Waiting for the battle to begin Marius muses on his father and how he was a brave soldier. That, along with his suicidal impulses prompted by the loss of Cossette causes him to finally grow a backbone. He debates being on the side of the revolutionaries and the morality of civil war, but ultimately chooses to join the revolution. 

Gavroche returns and the flag is shot down from the barricade. Enjorlas looks for someone to undertake the suicide mission of replacing it. Mabeuf volunteers and is duly killed, earning him both a speech from Enjorlas and the use of his coat as a new flag, representing the ultimate brave sacrifice the old man has made.  Hugo links Mabeuf with the Revolution of 1793, it is almost as if the old revolutionaries are handing it over the new order. This is quickly followed by Marius entering the fray, just as Bahorel is killed and Gavroche and Courfeyrac are about to be killed. Marius single-handedly and simultaneously saves them, then is saved himself by a boy in workman’s clothes who gets shot in the hand in the process. Marius threatens to blow up the barricade, but the attackers have run off. Enjorlas nominates him to be the leader. One of the ‘bravest and best’ (p962) revolutionaries, Jean Prouvaire, is shot. 
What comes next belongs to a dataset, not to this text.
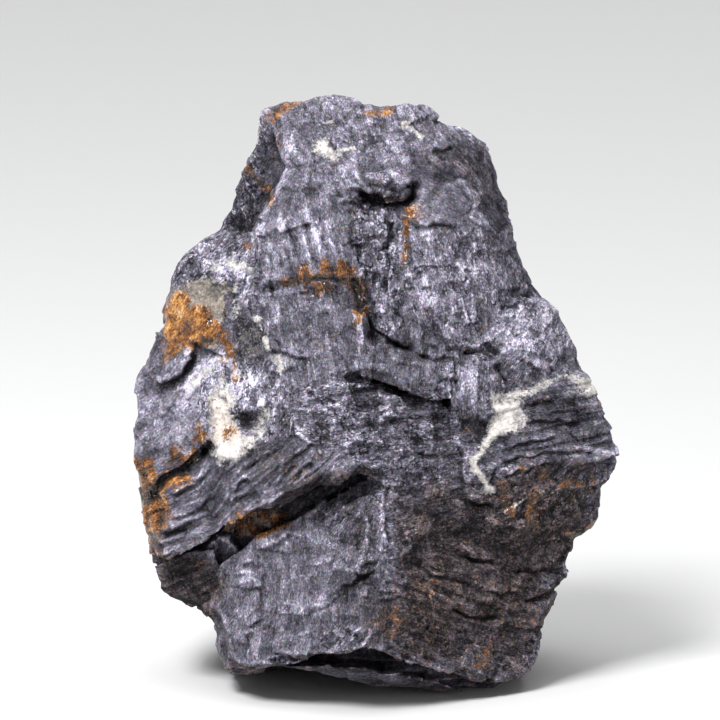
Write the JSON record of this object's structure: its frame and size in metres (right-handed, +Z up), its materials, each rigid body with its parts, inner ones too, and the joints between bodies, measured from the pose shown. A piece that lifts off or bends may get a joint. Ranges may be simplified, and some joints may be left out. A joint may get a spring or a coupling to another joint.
{
  "type": "galena specimen",
  "caption": "Hand-sized broken lump of massive galena with ledges, cleavage steps and a flat-footed base.",
  "frame": {"origin": "middle of the box around the rock, on the surface it stands on", "axes": "+Z up, -Y out of the front face, +X to the right of the front face"},
  "size_m": [0.065, 0.0472, 0.0778],
  "materials": {
    "galena": "metallic lead grey, with white quartz and rusty limonite stains"
  },
  "bodies": {
    "root": {"galena": "galena"}
  },
  "joints": []
}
Marius visits the small barricade and finds the boy in workman’s clothes. It is Eponine, who is dying. She gives him a letter from Cos that she has been keeping to prevent Marius and Cos from being together. She confesses to Marius that she was ‘a little bit in love with you.’ (p966). She can give him the letter now as she expects that everyone will die and she will be re-united with him in death. Eponine doesn’t get really get much of a death scene, but I think that this is a big criticism I have of the book, all of a sudden everybody’s dying and Hugo doesn’t have the resources to write emotional scenes for all of them, despite the length of the book. Also Eponine is a sadly neglected character who has an effect on quite a few plots within the novel. I would’ve far preferred more of her and her life as a male impersonator, daughter of a rogue and in unrequited love for Marius than all that stuff about how much Marius and Cos were in love. In fact, I don’t even know why she is was in love with Marius as up until now he’s been wetter than wet, I suppose she must’ve just fallen for his unobtainability, respectability and handsome good looks. He’s so busy mooning over Cos he hardly notices her, but at least he honours her wish to be kissed on the forehead after she’s died. 
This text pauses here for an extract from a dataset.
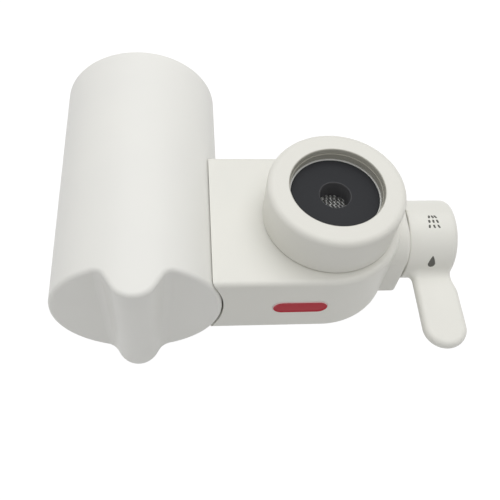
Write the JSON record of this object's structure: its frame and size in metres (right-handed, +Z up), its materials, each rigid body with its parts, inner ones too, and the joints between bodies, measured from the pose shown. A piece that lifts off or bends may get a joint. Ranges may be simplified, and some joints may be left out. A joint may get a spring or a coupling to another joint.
{
  "type": "faucet mount water filter",
  "caption": "White moulded water filter that clamps under a tap spout: a block with a collar nut, a valve lever on the right and a round filter cartridge with a grip ridge on the left.",
  "frame": {"origin": "on the inlet axis, at the lower end of the collar nut's inner wall", "axes": "+Z up along the inlet, the way the tap spout leaves; +X to the lever; -Y to the front, where the badge and the grip ridge are"},
  "size_m": [0.1382, 0.1064, 0.059],
  "materials": {
    "shell_white": "satin moulded ABS",
    "cartridge_white": "satin moulded ABS",
    "inner_plastic": "plain moulded acetal",
    "spool_plastic": "plain moulded acetal",
    "black_rubber": "matt",
    "steel": "plain stainless",
    "spray_grey": "moulded grey",
    "badge_red": "gloss red with a paler rim",
    "carbon": "pressed carbon, matt",
    "fleece": "non-woven",
    "fibres": "hollow fibres",
    "resin": "cast resin"
  },
  "bodies": {
    "housing": {"main_housing": "shell_white", "base_cover": "shell_white", "outlet_nozzle": "shell_white", "filtered_spout": "shell_white", "valve_body": "inner_plastic", "port_manifold": "inner_plastic", "strainer_ring": "inner_plastic", "inlet_gasket": "black_rubber", "outlet_seal": "black_rubber", "manifold_gasket": "black_rubber", "port_seal_raw": "black_rubber", "port_seal_filtered": "black_rubber", "strainer_mesh": "steel", "housing_screws": "steel", "spray_plate": "spray_grey", "badge": "badge_red"},
    "collar": {"collar_nut": "shell_white"},
    "lever": {"lever": "shell_white", "valve_spool": "spool_plastic", "spool_seal_left": "black_rubber", "spool_seal_middle": "black_rubber", "spool_seal_right": "black_rubber", "retaining_clip": "steel", "lever_screw": "steel", "lever_cap": "shell_white"},
    "cartridge": {"cartridge_case": "cartridge_white", "case_back_cap": "cartridge_white", "back_cap_seal": "black_rubber", "carbon_end_plate": "inner_plastic", "carbon_sleeve": "carbon", "fleece_wrap": "fleece", "filter_cage": "inner_plastic", "fibre_bundle": "fibres", "potting_disc": "resin", "potting_seal": "black_rubber"}
  },
  "joints": [
    {"name": "collar_turn", "type": "hinge", "parent": "housing", "child": "collar", "pos_m": [0, 0, 0], "axis": [0, 0, 1], "continuous": true},
    {"name": "lever_turn", "type": "hinge", "parent": "housing", "child": "lever", "pos_m": [0.03637, 0, -0.02675], "axis": [1, 0, 0], "range_deg": [0, 60]},
    {"name": "cartridge_turn", "type": "hinge", "parent": "housing", "child": "cartridge", "pos_m": [-0.06469, 0, -0.02675], "axis": [0, 1, 0], "range_deg": [0, 90]}
  ]
}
The letter explains that Cos is going to England with her father.  Marius switches from boring despair to boring ecstasy, but fears that he is about to obey Eponine’s dying wish of dying alongside her, so he decides to write Cos a letter to inform her what’s happened and he loves her etc. etc. and to save Gavroche’s life in the process by making him deliver the message. He’s a bit more noble, but still deadly-dull.